• PROBLEM DETAILS
Your task is to quote the material that follows, in full and exactly.

• DATA EXTRACT
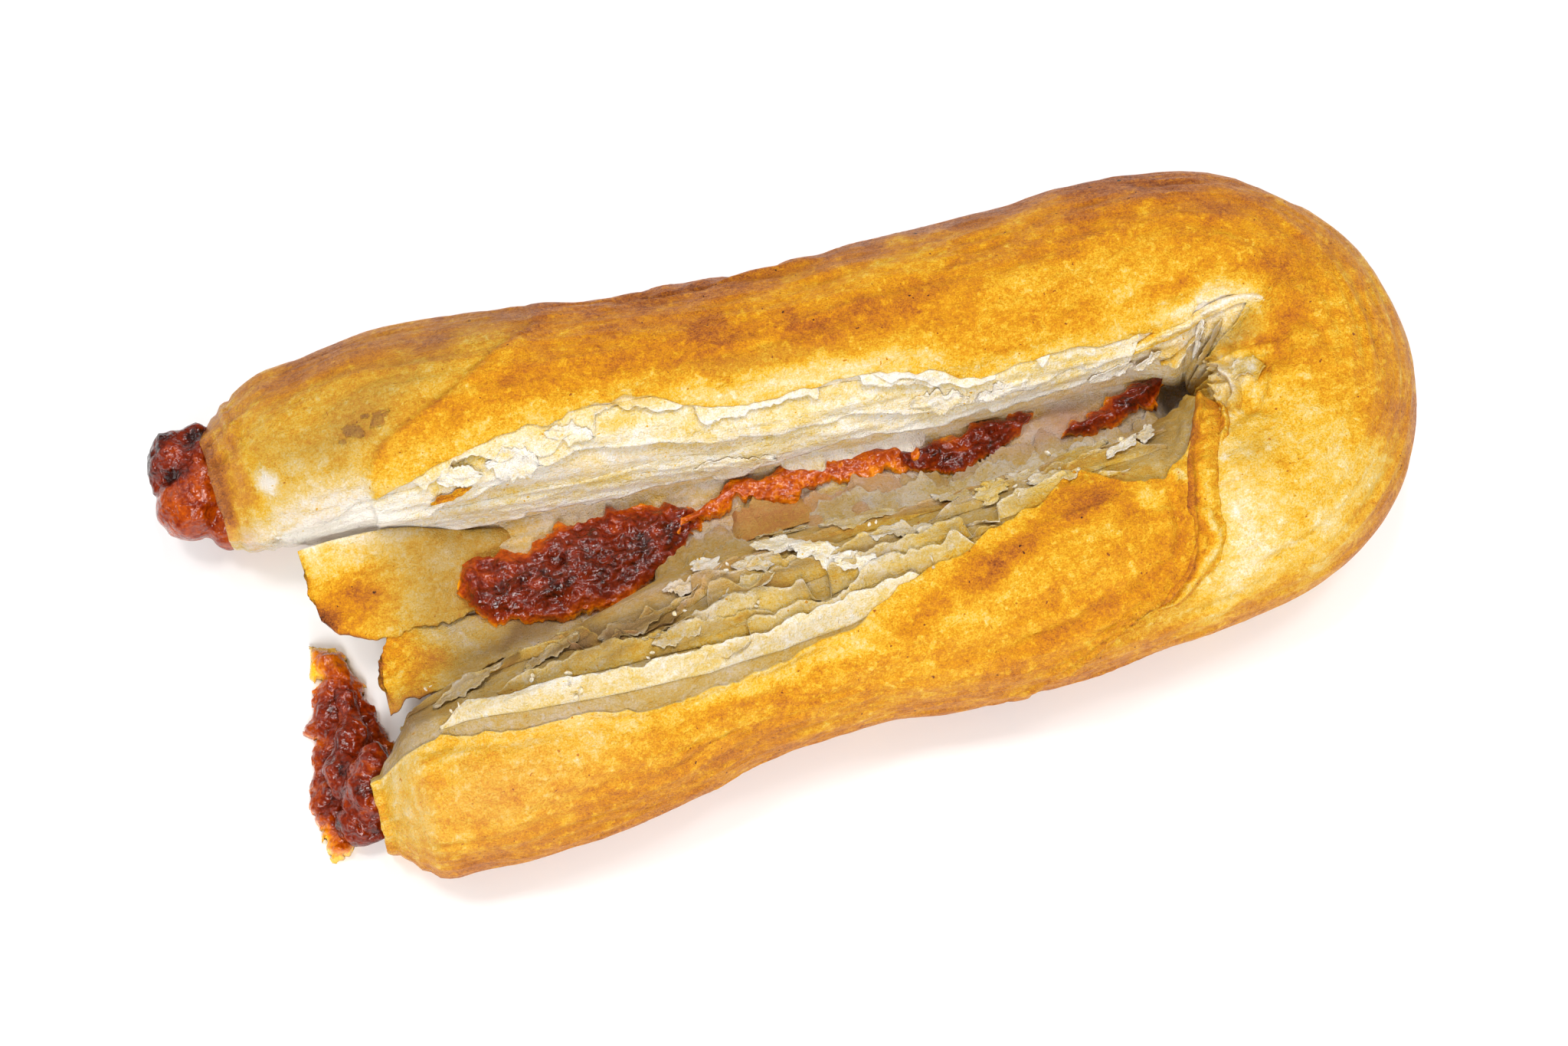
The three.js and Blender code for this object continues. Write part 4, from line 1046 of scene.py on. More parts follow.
def makeFlake(name, row, side, seed):
    f = flakeShape
    x, y, length, width, turn, lift, bend, bake, dull = row
    (run0, angle0), = side([(x, y)])
    u, v = shareGrid(f["steps"], f["across"], low=-1)
    taper = np.sqrt(np.clip(1 - np.abs(u) ** f["taper"], f["tip"], 1))
    size = min(width / f["fullSize"], 1)
    wide = 1 + wave(f["ragged"], u * length, np.sign(v), seed, layers=3)
    wide = wide + np.abs(wave(f["jag"], u * length, np.sign(v), seed))
    along = u * length / 2 + size * wave(f["raggedTips"], v, u, seed, layers=3) * np.abs(u) ** 2
    across = v * width / 2 * taper * wide
    c, s = math.cos(math.radians(turn)), math.sin(math.radians(turn))
    run = run0 + along * c - across * s
    angle = angle0 + (along * s + across * c) / degreeLength
    golden, skinHeight, flankHeight = onFlank(run, angle)
    ground = np.where(angle < golden, skinHeight, flankHeight)
    height = lift + bend * (f["cup"] * (v ** 2 - f["cupMiddle"]) + f["tilt"] * u)
    height = height + size * wave(f["waves"], u, v, seed)
    height = height + ground if bend == 0 else height + (ground + ground.mean()) / 2
    # the rim is paler and less dull: thinner pastry, and painted light caught on the edge
    rim = ease(np.maximum(np.abs(u), np.abs(v)), *f["rim"])
    tone = bake + wave(f["mottle"], u, v, seed) - f["rimPaleAndLit"] * rim
    return plate(name, run, angle, height, f["thick"], tone, dull=dull * (1 - f["rimClearAndLit"] * rim))


flakeGroups = {  # name: (rows, the side they lie on, first seed)
    "flakeShort": (flakes, shortSide, 900), "flakePinch": (pinchFlakes, onRoll, 1500),
    "flakeLong": (longFlakes, longSide, 1200),
}
flakePieces = [
    makeFlake(f"{name}{i}", row, side, firstSeed + 10 * i)
    for name, (group, side, firstSeed) in flakeGroups.items() for i, row in enumerate(group)
]


# Two flaps torn from the legs hang over the valley's open end

flaps = {
    "longFlap": {
        "rows": [(-79.5, 13, 17, 2.4, 15.5), (-77, 13, 17.5, -1.6, 14.5), (-72, 12.5, 18, -4, 14),
                 (-66, 12, 18.5, -3.4, 13), (-60, 11, 17.4, -3.5, 13), (-54, 10, 14.0, -3.4, 12.0),
                 (-47, 9, 11.6, -3, 10.6)],
        "bake": 0.55, "fade": 0.16, "dull": 0.85, "dulls": (0.12, 0.6), "burnt": (-79, 0.2, 1.8),
    },
    "shortFlap": {
        "rows": [(-73, -6.5, 14.5, -17, 16), (-71, -3.8, 13, -16.5, 16.5), (-63, -2, 12.2, -15.5, 16),
                 (-54, -4.5, 12.4, -13.5, 15.5), (-46, -7, 12, -12.5, 14.2), (-40, -8, 11.4, -11.5, 12.6)],
        "bake": 0.52, "fade": 0.26, "dull": 0.85, "dulls": (0.05, 0.4), "burnt": (-73.5, -9, 0.8),
    },
}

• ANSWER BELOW
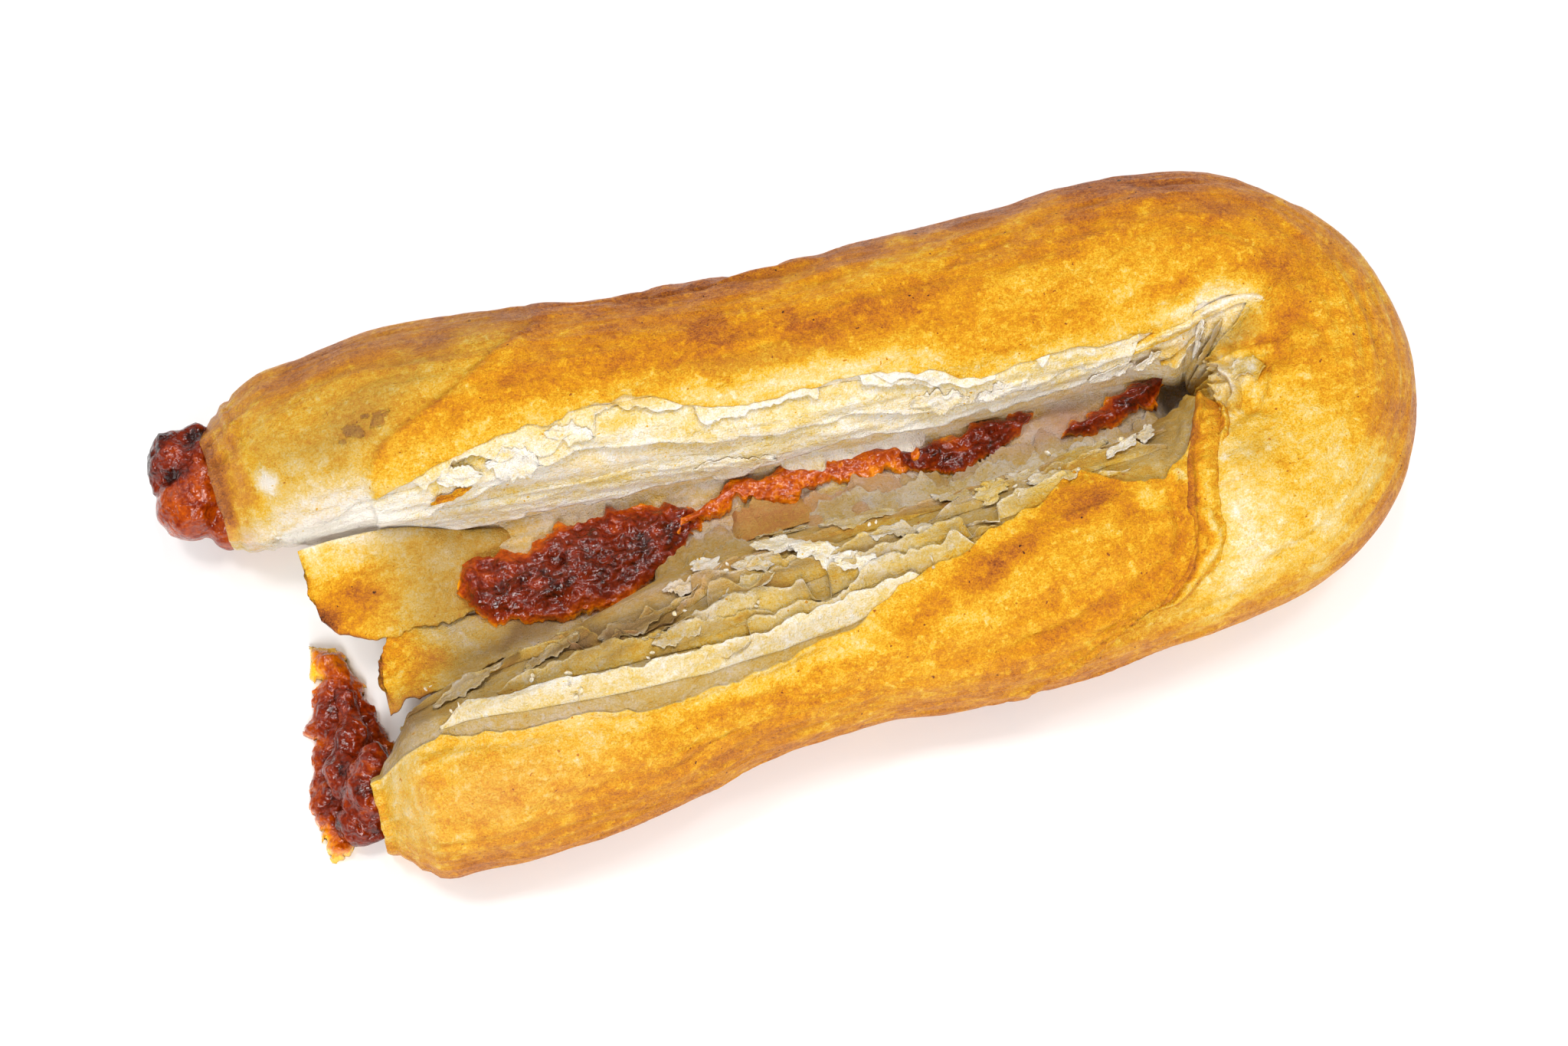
The three.js and Blender code for this object continues. Write part 4, from line 1046 of scene.py on. More parts follow.
def makeFlake(name, row, side, seed):
    f = flakeShape
    x, y, length, width, turn, lift, bend, bake, dull = row
    (run0, angle0), = side([(x, y)])
    u, v = shareGrid(f["steps"], f["across"], low=-1)
    taper = np.sqrt(np.clip(1 - np.abs(u) ** f["taper"], f["tip"], 1))
    size = min(width / f["fullSize"], 1)
    wide = 1 + wave(f["ragged"], u * length, np.sign(v), seed, layers=3)
    wide = wide + np.abs(wave(f["jag"], u * length, np.sign(v), seed))
    along = u * length / 2 + size * wave(f["raggedTips"], v, u, seed, layers=3) * np.abs(u) ** 2
    across = v * width / 2 * taper * wide
    c, s = math.cos(math.radians(turn)), math.sin(math.radians(turn))
    run = run0 + along * c - across * s
    angle = angle0 + (along * s + across * c) / degreeLength
    golden, skinHeight, flankHeight = onFlank(run, angle)
    ground = np.where(angle < golden, skinHeight, flankHeight)
    height = lift + bend * (f["cup"] * (v ** 2 - f["cupMiddle"]) + f["tilt"] * u)
    height = height + size * wave(f["waves"], u, v, seed)
    height = height + ground if bend == 0 else height + (ground + ground.mean()) / 2
    # the rim is paler and less dull: thinner pastry, and painted light caught on the edge
    rim = ease(np.maximum(np.abs(u), np.abs(v)), *f["rim"])
    tone = bake + wave(f["mottle"], u, v, seed) - f["rimPaleAndLit"] * rim
    return plate(name, run, angle, height, f["thick"], tone, dull=dull * (1 - f["rimClearAndLit"] * rim))


flakeGroups = {  # name: (rows, the side they lie on, first seed)
    "flakeShort": (flakes, shortSide, 900), "flakePinch": (pinchFlakes, onRoll, 1500),
    "flakeLong": (longFlakes, longSide, 1200),
}
flakePieces = [
    makeFlake(f"{name}{i}", row, side, firstSeed + 10 * i)
    for name, (group, side, firstSeed) in flakeGroups.items() for i, row in enumerate(group)
]


# Two flaps torn from the legs hang over the valley's open end

flaps = {
    "longFlap": {
        "rows": [(-79.5, 13, 17, 2.4, 15.5), (-77, 13, 17.5, -1.6, 14.5), (-72, 12.5, 18, -4, 14),
                 (-66, 12, 18.5, -3.4, 13), (-60, 11, 17.4, -3.5, 13), (-54, 10, 14.0, -3.4, 12.0),
                 (-47, 9, 11.6, -3, 10.6)],
        "bake": 0.55, "fade": 0.16, "dull": 0.85, "dulls": (0.12, 0.6), "burnt": (-79, 0.2, 1.8),
    },
    "shortFlap": {
        "rows": [(-73, -6.5, 14.5, -17, 16), (-71, -3.8, 13, -16.5, 16.5), (-63, -2, 12.2, -15.5, 16),
                 (-54, -4.5, 12.4, -13.5, 15.5), (-46, -7, 12, -12.5, 14.2), (-40, -8, 11.4, -11.5, 12.6)],
        "bake": 0.52, "fade": 0.26, "dull": 0.85, "dulls": (0.05, 0.4), "burnt": (-73.5, -9, 0.8),
    },
}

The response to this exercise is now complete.